Through a series of notes I learned that she had ditched school the previous day to have sex with her boyfriend, another student at our school. It was to be her first sexual experience, and it was to occur at his friend’s house near the school so that she could get back to school by dismissal and go home without anyone--other than the friends that were in on it--being none the wiser. It all planned out, but when she got to the house there were three boys instead of two. She changed her mind and wanted leave.

The boyfriend raped (her words, not mine) her while the other two watched. After it was over, she wandered around in the neighborhood until it was time to go back to school. She went home, but did not tell anyone about what happened until she told me.

I explained to her that the incident had to be reported and though she cried, not once did she recant or change her story. The police were called, the boys were taken into custody, but the charges were dropped. The grandmother said that whatever happened, her granddaughter wanted to happen. The girl was transferred to another school. Over the years I have always wondered what happened to her. If she ever found herself in a compromising situation, and felt that had no right to say no.

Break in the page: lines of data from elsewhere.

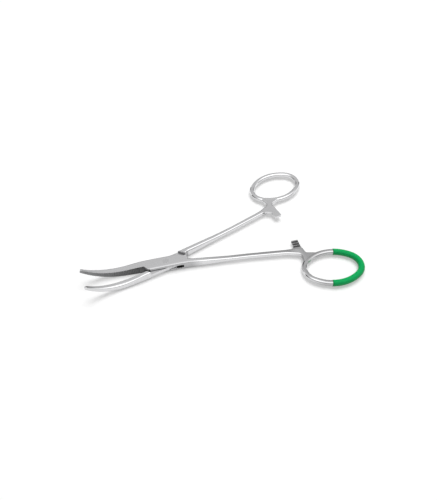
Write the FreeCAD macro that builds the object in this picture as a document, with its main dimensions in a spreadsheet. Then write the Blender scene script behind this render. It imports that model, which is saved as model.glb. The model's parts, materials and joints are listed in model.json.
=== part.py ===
import FreeCAD, Part
import math
import os

from FreeCAD import Placement, Rotation, Vector

# Curved hemostat forceps with a box lock, finger rings and a ratchet.
# Origin: on the hinge pin's axis, level with the underside of the box lock.
# +X runs to the finger rings, the jaws lie along -X, and +Z is the pin's axis.
# Each half is laid out closed, with its ring on its own side of the XZ plane
# and its jaw on the other, and is then turned about the pin by half the opening.

doc = FreeCAD.newDocument("hemostat_forceps")
sheet = doc.addObject("Spreadsheet::Sheet", "Sizes")

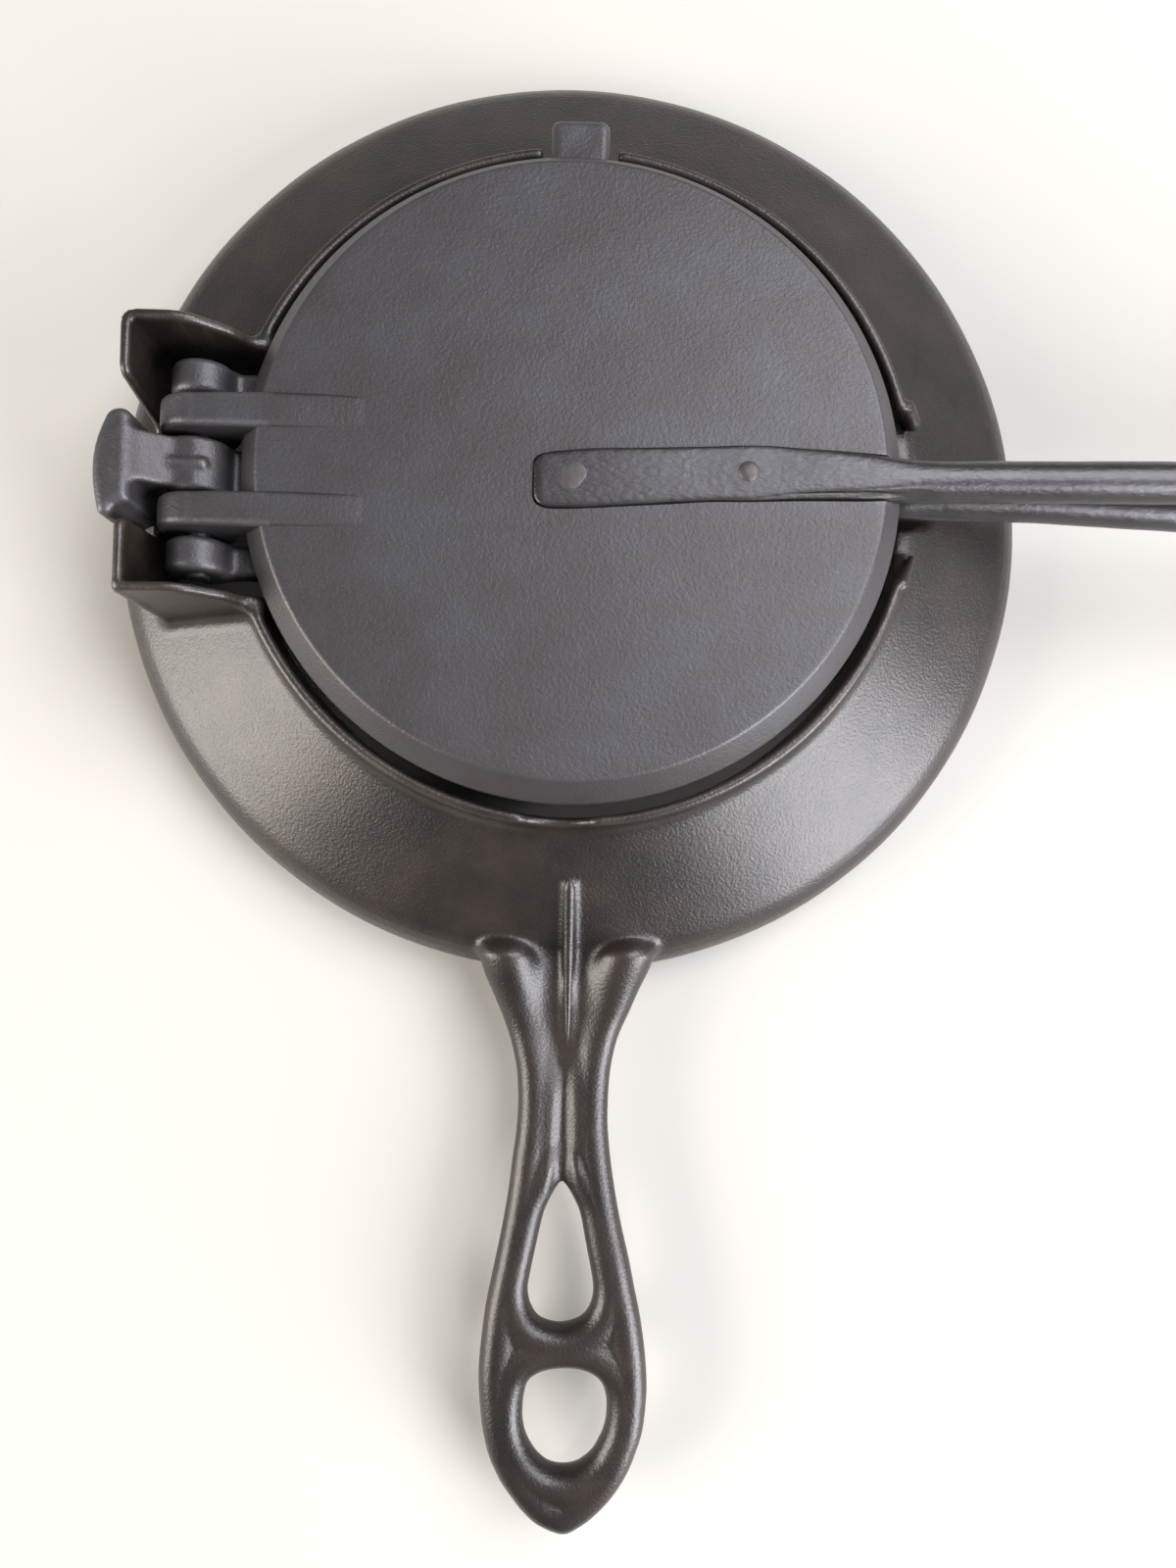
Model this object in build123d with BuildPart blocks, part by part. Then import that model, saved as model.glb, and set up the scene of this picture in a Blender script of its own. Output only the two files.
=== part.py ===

I know what that’s like. Although I wasn’t raped, I was coerced into a sexual liaison that I did not want to happen. About a month or so following the death of my father I had gone out with this guy for the second time even though he vexed my spirit. There was something about him that bothered me, nagged at me, but I ignore it. I should have known something was wrong when we stopped by his mother’s house and he said his brother and some friends were in the basement watching pornography, and asked if I wanted to watch. I said no.

We were looking at photos on the piano and there was a picture of his father and he started talking about his father and I burst out crying. He led me to a back bedroom and pulled me into an embrace. What I mistook for consolation quickly turned into seduction. Next thing I knew, he was kissing me and touching me. I told him to stop. He did, but had a hissy fit about how I was leading him on and I was grown woman . . . yada, yada, yada. At that point I just wanted to go home, and I thought if I had sex with him, I could just go home. There were other people in the house, but it didn’t occur to me to yell at him. I thought having sex with him was my ticket home. I have no idea as to why I reacted the way I did, and for a long time I was ashamed because I thought I had done something wrong. But now I share this story with the hope that someone else can a) learn from my mistake b) be more empathetic to the plight of young women who find themselves in compromising situations.

These stories come tumbling back to me all the time—at a workshop on rape in trainings on sexual trafficking. I listen to women sharing their stories of being raped and sexually assaulted by family members, friends and strangers. These women were like so many other girls, women and even men whose coming-of-age narratives including navigating the terrains of sexual assault by known and unknown assailants.

The stories are endless, and the abused does not have a face. The face of sexual assault can belong to any of us. We have seen a number of celebrities share their stores as well, but not much changes with how with deal with sexual abuse in the black community. What’s most unfortunate is that those that are abused-as children or adults-are silenced into shame because issues of sexual abuse are shrouded in secrecy.

We’re afraid to admit that we not only do we know the prey, but the predator as well. So, we choose to either act as though it didn’t happen or else we blame the victim. When another student wrote a letter to me saying that her uncle was creeping into her bed and forcing her to have sex with him, her grandmother came to see me and told me that she knew her son didn’t do that. I explained to the grandmother that I am a mandated reporter, and it is not my place to decide if allegations are true or not; I am required to call the Department of Children and Family Services if a child tells me that they are being sexually abused.

Though April is designated National Sexual Assault Awareness and Prevention Month, we need to work collectively every day to end the horrific practice of sexual assault and abuse in our communities. If you, or someone you know is being abused, please call this toll free number: 1-800-565-HOPE. If you want to help, please volunteer to organizations working to combat sexual abuse. Here are two: RAINN and GEMS Something else you can do is go to iTunes and download Patterson’s, Don’t Touch Me a song in which the proceeds will go to sexual assault and abuse survivors.

Sexual assault and molestation will never stop unless we stop looking at as a taboo topic. It’s time to talk. And it’s a call to action.